Exercise goal: Quote, please, the line with "Reconstruct the object", the line with "at the other.", and every line between them, exactly and with nothing else.

Record excerpts:
________________
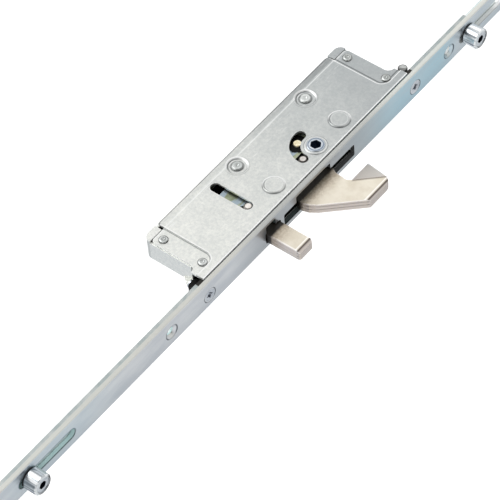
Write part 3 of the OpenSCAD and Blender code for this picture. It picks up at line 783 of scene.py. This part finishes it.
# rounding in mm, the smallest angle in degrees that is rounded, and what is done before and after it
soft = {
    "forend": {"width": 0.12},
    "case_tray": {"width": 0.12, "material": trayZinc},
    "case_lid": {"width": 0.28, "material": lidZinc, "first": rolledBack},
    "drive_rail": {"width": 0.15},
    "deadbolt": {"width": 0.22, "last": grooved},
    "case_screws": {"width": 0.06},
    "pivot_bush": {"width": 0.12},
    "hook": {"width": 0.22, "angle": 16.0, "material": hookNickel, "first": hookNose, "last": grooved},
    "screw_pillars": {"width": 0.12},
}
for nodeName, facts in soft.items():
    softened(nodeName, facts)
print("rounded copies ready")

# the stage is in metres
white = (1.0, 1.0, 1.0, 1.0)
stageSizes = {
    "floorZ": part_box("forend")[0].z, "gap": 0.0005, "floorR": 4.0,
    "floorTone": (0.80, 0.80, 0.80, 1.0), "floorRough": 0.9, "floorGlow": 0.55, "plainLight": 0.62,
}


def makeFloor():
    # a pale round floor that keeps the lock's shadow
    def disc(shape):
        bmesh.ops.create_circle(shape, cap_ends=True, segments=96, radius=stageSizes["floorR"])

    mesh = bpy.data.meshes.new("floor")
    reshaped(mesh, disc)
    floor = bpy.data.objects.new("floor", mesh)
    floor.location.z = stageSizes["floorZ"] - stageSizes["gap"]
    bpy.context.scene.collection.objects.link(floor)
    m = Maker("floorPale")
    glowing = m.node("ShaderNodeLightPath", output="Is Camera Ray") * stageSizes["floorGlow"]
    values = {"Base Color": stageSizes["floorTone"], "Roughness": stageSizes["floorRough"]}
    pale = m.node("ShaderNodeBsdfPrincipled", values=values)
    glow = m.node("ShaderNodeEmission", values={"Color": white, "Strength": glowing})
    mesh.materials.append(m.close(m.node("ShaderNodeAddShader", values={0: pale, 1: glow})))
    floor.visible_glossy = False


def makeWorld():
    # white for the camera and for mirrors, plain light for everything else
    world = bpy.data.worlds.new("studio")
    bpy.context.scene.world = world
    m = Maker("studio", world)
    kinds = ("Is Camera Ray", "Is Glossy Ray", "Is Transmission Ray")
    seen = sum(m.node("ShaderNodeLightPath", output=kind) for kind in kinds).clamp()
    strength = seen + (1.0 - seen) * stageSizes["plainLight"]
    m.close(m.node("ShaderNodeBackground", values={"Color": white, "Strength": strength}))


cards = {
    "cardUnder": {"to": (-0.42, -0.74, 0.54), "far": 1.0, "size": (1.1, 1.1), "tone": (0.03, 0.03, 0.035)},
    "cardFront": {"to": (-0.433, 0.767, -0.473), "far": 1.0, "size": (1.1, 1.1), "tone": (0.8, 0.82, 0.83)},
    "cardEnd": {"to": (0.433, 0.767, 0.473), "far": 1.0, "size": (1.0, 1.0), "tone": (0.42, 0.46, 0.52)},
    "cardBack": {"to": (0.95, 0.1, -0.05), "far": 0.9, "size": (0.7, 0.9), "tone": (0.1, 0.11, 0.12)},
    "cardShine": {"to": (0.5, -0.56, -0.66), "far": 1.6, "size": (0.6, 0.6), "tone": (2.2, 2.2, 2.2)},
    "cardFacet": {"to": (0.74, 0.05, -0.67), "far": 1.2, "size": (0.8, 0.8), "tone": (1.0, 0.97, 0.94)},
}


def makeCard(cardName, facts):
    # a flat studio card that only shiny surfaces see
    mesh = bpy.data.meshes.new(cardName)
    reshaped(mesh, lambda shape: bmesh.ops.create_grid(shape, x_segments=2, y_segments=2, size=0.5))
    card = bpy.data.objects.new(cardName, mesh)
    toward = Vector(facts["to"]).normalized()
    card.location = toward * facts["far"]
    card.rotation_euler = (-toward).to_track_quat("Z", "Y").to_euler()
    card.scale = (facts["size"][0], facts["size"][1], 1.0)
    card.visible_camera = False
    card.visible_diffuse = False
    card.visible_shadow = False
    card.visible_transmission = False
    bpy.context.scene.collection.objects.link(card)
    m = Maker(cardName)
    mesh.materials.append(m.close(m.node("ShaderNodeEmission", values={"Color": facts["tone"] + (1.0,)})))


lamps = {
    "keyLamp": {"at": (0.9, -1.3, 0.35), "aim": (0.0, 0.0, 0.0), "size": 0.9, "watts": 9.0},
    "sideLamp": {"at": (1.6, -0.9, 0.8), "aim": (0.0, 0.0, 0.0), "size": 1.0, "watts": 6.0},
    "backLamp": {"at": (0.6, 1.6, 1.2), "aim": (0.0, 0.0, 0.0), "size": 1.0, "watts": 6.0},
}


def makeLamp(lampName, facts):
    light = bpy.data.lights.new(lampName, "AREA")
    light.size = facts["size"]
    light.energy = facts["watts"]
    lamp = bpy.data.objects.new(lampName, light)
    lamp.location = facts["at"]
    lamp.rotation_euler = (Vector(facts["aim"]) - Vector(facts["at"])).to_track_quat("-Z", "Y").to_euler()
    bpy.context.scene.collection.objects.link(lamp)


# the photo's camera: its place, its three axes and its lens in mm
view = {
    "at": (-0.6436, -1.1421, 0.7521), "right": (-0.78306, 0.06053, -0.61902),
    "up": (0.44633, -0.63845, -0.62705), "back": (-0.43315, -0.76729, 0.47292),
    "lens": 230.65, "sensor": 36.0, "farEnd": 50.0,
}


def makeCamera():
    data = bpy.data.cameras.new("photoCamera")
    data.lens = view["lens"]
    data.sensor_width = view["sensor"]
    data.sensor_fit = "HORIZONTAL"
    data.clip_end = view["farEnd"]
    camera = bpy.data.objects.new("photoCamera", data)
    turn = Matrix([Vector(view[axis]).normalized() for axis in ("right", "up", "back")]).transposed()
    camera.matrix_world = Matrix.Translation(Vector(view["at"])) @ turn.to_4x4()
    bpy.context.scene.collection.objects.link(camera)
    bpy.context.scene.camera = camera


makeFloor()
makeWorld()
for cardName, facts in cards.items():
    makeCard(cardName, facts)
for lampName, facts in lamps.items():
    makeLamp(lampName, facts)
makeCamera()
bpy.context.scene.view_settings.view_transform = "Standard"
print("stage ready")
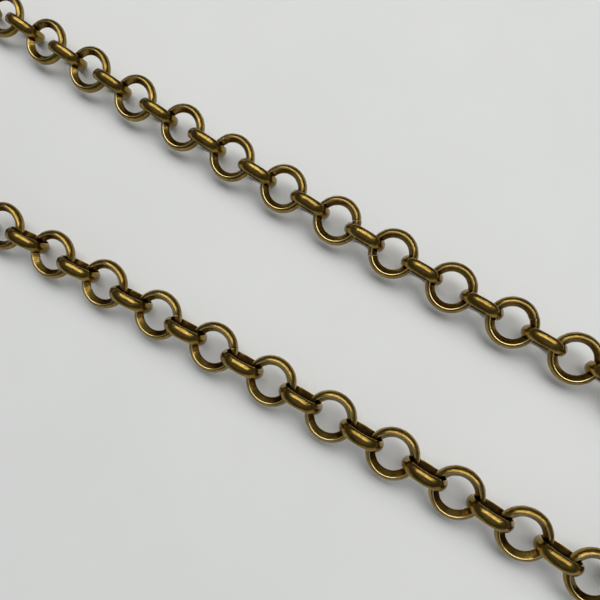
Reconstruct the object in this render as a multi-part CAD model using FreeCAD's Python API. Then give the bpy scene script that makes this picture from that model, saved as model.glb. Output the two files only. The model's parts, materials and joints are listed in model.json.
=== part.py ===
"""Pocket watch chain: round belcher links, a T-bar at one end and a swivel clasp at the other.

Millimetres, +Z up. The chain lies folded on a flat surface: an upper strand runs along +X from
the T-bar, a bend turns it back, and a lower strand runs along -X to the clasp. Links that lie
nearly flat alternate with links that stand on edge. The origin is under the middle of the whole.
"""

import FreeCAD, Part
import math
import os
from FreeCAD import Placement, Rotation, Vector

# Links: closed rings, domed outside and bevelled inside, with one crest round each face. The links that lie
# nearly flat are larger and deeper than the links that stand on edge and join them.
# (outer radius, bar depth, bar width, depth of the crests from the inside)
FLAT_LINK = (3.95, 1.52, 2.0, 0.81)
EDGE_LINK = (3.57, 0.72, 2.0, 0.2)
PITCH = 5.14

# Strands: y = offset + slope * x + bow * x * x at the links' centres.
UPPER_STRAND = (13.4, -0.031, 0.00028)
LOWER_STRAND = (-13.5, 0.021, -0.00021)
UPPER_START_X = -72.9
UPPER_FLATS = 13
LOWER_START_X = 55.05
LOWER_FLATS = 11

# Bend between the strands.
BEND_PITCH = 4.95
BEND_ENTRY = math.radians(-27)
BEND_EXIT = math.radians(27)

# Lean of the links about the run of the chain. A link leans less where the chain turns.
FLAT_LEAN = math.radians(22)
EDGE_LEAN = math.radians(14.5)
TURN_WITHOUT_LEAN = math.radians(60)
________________
Correct output:
Reconstruct the object in this render as a multi-part CAD model using FreeCAD's Python API. Then give the bpy scene script that makes this picture from that model, saved as model.glb. Output the two files only. The model's parts, materials and joints are listed in model.json.
=== part.py ===
"""Pocket watch chain: round belcher links, a T-bar at one end and a swivel clasp at the other.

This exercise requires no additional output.